En estas condiciones, si no se tuerce el curso de los acontecimientos mundiales y si desde esos seis países se ejerciera una presión, es dudoso que la Comunidad pueda aguardar hasta el 93, como si no hubiera pasado nada. La historia no ajusta su paso al ritmo regular de las previsiones racionales y tecnocientíficas de Bruselas. Sobre todo cuando por la puerta de atrás, y sin pedir permiso a nadie, se ha introducido en la Comunidad la antigua República Democrática Alemana, con 17 millones de habitantes, que son más de los que tienen Austria y Suiza juntas, o tantos como los del combinado báltico-escandínavo de noruegos, suecos, finlandeses e islandeses. Sin olvidar que la entrada de los alemanes del Este pone largos los dientes de checos, polacos y húngaros. Aunque reine el «marco», tampoco en la RDA se sabe de quién es cada cosa.
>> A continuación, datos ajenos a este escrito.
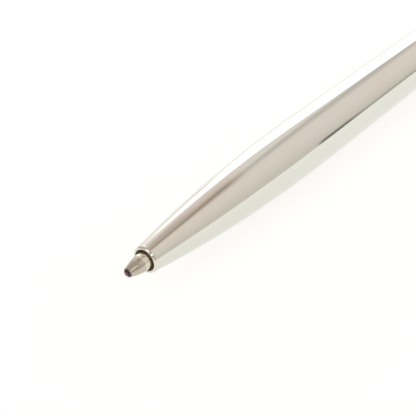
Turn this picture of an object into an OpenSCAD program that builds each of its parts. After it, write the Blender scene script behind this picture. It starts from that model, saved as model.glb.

La ampliación a 18, o quizá más, que parece inevitable, antes o después del 93, obliga a una reflexión sobre la naturaleza política de la Comunidad. El federalismo americano no es válido como modelo para Europa. Aquello fue el resultado de un proceso de continuidad histórica, desde la monarquía británica a la racionalización republicana de los Estados Unidos, En Europa reina la cultura patriótica de las naciones-Estado, a cuyas características esenciales obedecen hasta los ejemplos federales. El sentimiento de pertenecer a un conjunto mayor que la propia patria nacional, y que ése sea Europa, también existe, pero sin que la gente deje de ser ni de sentirse, en primer lugar, italiana, alemana o francesa.
Europa tendrá que generar un modelo de asociación política diverso y flexible, para el que quizá no haya exactos precedentes. Pero posee la base de comunidad cultural y el sentido de la historia precisos para acometer la empresa. Poco después del año 900 de nuestra era, un anónimo poeta, probablemente germánico, compuso un epos caballeresco, que empezaba proclamando que la tercera parte del mundo —las otras dos serían Asia y África—, hermanos —es decir, lectores u oyentes— se llama Europa, pueblos diversos en costumbres y en lenguas y también en nombre, que se distingue por sus modos de vida y por su religión. Pero con todas estas sensibles diferencias, la Europa del viejo rapsoda era algo de lo que se podía proclamar que constituía una unidad en relación con el resto del orbe.